Ferguson’s paralleling academic activities include being co-founder and co-director of the Loyola University (Chicago) Law School National Security and Civil Rights program where he teaches and conducts programming on topics related to national security. He has also held teaching posts at the University Illinois Chicago John Marshall Law School and Lake Forest College. He has taught in multiple capacities for the U.S. Justice Department, including as an instructor at its National Advocacy Center as well in Eastern Europe and the Middle East for the USDOJ Office of Overseas Prosecutorial Development and Training Office.

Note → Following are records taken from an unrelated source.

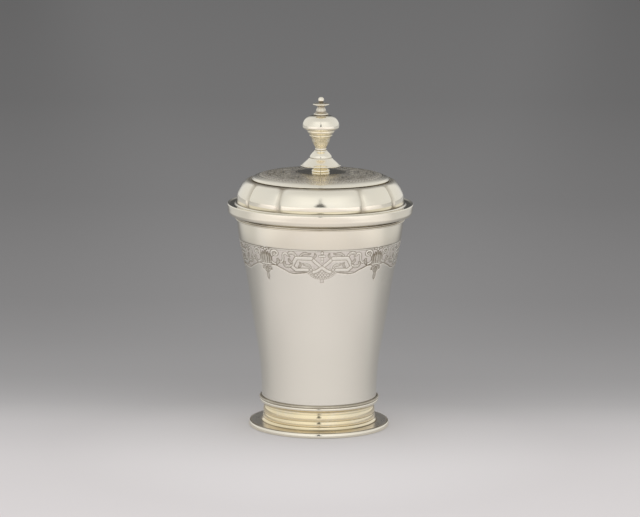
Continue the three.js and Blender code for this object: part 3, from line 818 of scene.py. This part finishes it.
class BEAKER_OT_foot(bpy.types.Operator):
    """Make the foot: its edge wire, spreading plate, gilt spool and the collar round the cup's base"""

    bl_idname = "beaker.foot"
    bl_label = "Foot"

    def execute(self, context):
        sizes, metals = context.scene.beaker_foot, context.scene.beaker_metals
        columns = context.scene.beaker_stage.facets

        wire_low, wire_high, wire_radius = LEVELS["foot_edge_wire"]
        tall = wire_high - wire_low
        plate_low, plate_high, _ = LEVELS["foot_plate"]
        inner, ledge = wire_radius - sizes.wire_width, wire_radius - sizes.wire_width / 2
        roll = curve([
            (inner + sizes.bearing, wire_low), (wire_radius - 0.05 * MM, wire_low + tall * 0.08),
            (wire_radius, wire_low + tall * 0.32), (wire_radius - 0.12 * MM, wire_low + tall * 0.7),
            (ledge + 0.38 * MM, wire_high), (ledge + 0.1 * MM, wire_high - 0.12 * MM),
        ], 0.16 * MM)
        outline = [(inner, wire_low), *roll, (ledge, plate_low), (inner, plate_low)]
        turned("edge_wire", eased(outline, 0.1 * MM), "foot_edge_wire", pale_gilt(metals), columns, 0.3 * MM)

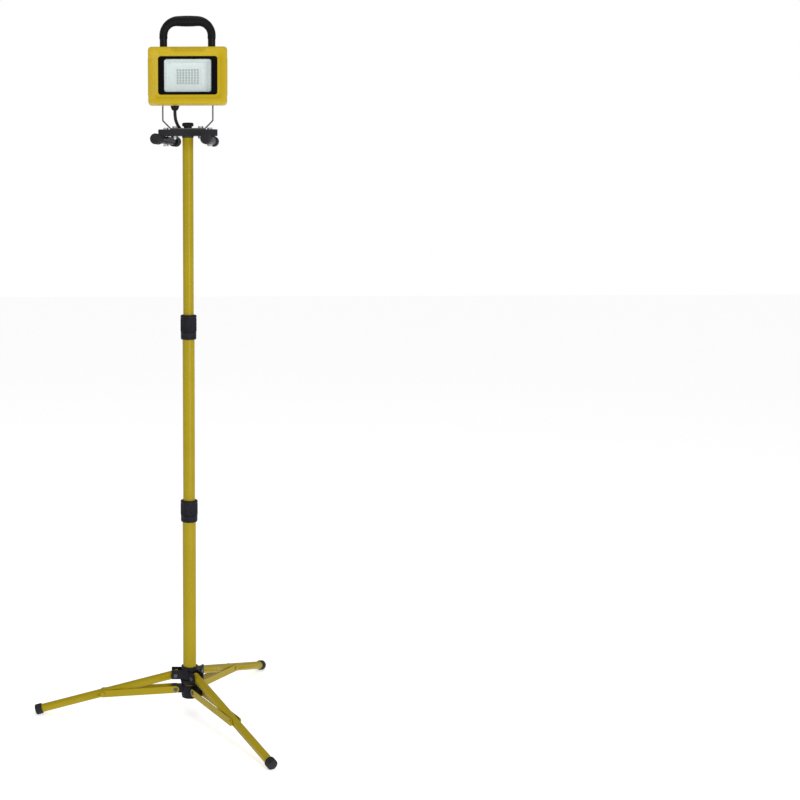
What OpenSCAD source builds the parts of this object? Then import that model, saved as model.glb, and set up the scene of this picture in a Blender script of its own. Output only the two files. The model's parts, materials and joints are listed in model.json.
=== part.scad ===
// LED work light on a telescopic tripod: lamp head in a tilting bracket on a
// small H-shaped stand, clamped on a three-tube mast with a folding tripod base.
// Millimetres, +Z up, the lamp faces -Y, Z = 0 is the floor.

/* [Head] */
// Width of the yellow front frame
head_w = 170; // [168:1:180]
// Height of the yellow front frame
head_h = 121; // [120:1:130]
// Depth of the front frame
frame_depth = 44; // [42:1:46]
// Width of the window in the front frame
window_w = 126; // [124:1:130]
// Height of the window in the front frame
window_h = 80; // [78:1:82]
// Width of the opening in the black glass bezel
lit_w = 100; // [98:1:110]
// Height of the opening in the black glass bezel
lit_h = 68; // [66:1:70]
// Outside width of the carrying handle
handle_w = 120; // [118:1:128]
// Rise of the handle above the front frame
handle_rise = 66; // [64:1:76]

/* [Small stand] */
// Height of the crossbar's underside above the floor, mast fully out
crossbar_z = 1322; // [1316:1:1330]
// Length of the crossbar over its end caps
crossbar_l = 129; // [126:1:136]
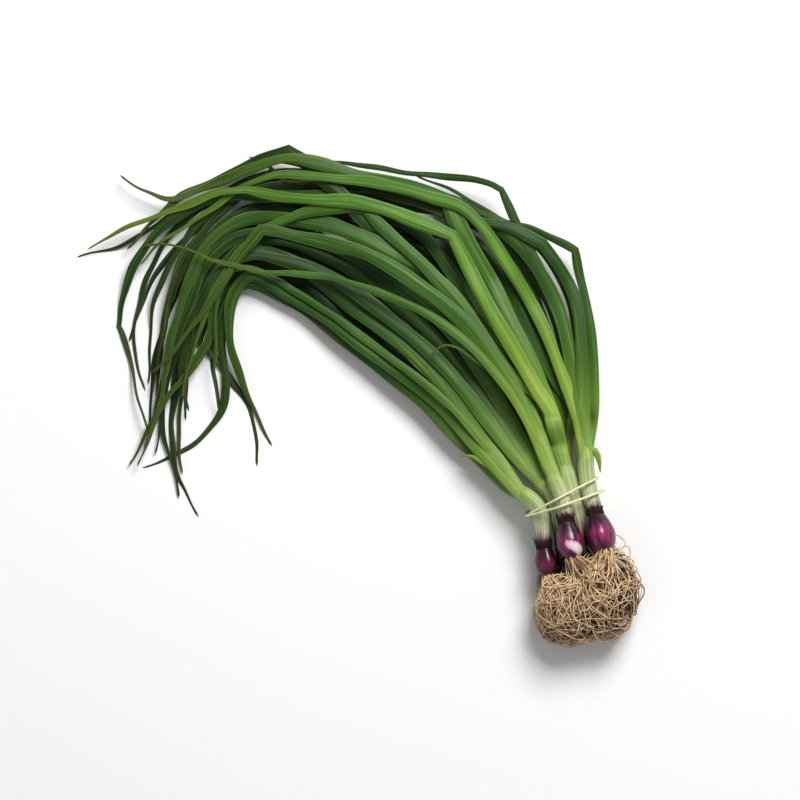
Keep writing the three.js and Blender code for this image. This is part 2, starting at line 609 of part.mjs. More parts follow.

Ferguson began his legal career as law clerk to the Hon. Myron H. Bright of the United States Court of Appeals for the Eighth Circuit and the Hon. Suzanne B. Conlon of the U.S. District Court for the Northern District of Illinois. After his clerkships, Ferguson started his legal career as a litigation associate at Sidley Austin handling anti-trust and commercial litigation matters, as well as pro bono death penalty work before the U.S. Seventh Circuit Court of Appeals and the U.S. Supreme Court. He received his B.A. from Lake Forest College, which recently named him an honorary Doctor Of Laws, and his J.D. from Northwestern University Pritzker School of Law. His decades-long commitment to Chicago has yet to compromise his ardor for the professional sports teams from his native Boston.

Seminars

"Governance, Oversight & Society"

Independent government oversight bodies are designed and required by law to function in a nonpolitical manner, notwithstanding the inevitable politicization of their work. However, they are little understood in origin, function or institutional positionality and capacity. This seminar series will seek to illuminate independent government oversight within formal and operational power structures and work with students to understand and value that positionality as critical to this moment given the prevailing state of polarization, imbalance and dysfunction. We will explore the models, best practices, and leading practitioners in the field, placing them in the context of the larger operation of government, with distinction being drawn between federal and local government levels. The seminar will then move to the evolving role and efficacy of independent government oversight in the context of the most vexing governance challenge today – police accountability and reform. Building from that focal point, the seminar will explore the relationship and synergies of government oversight bodies with key accountability elements – the media and community advocacy organizations and movements. We will engage guest practitioners in government accountability from different segments of civil society.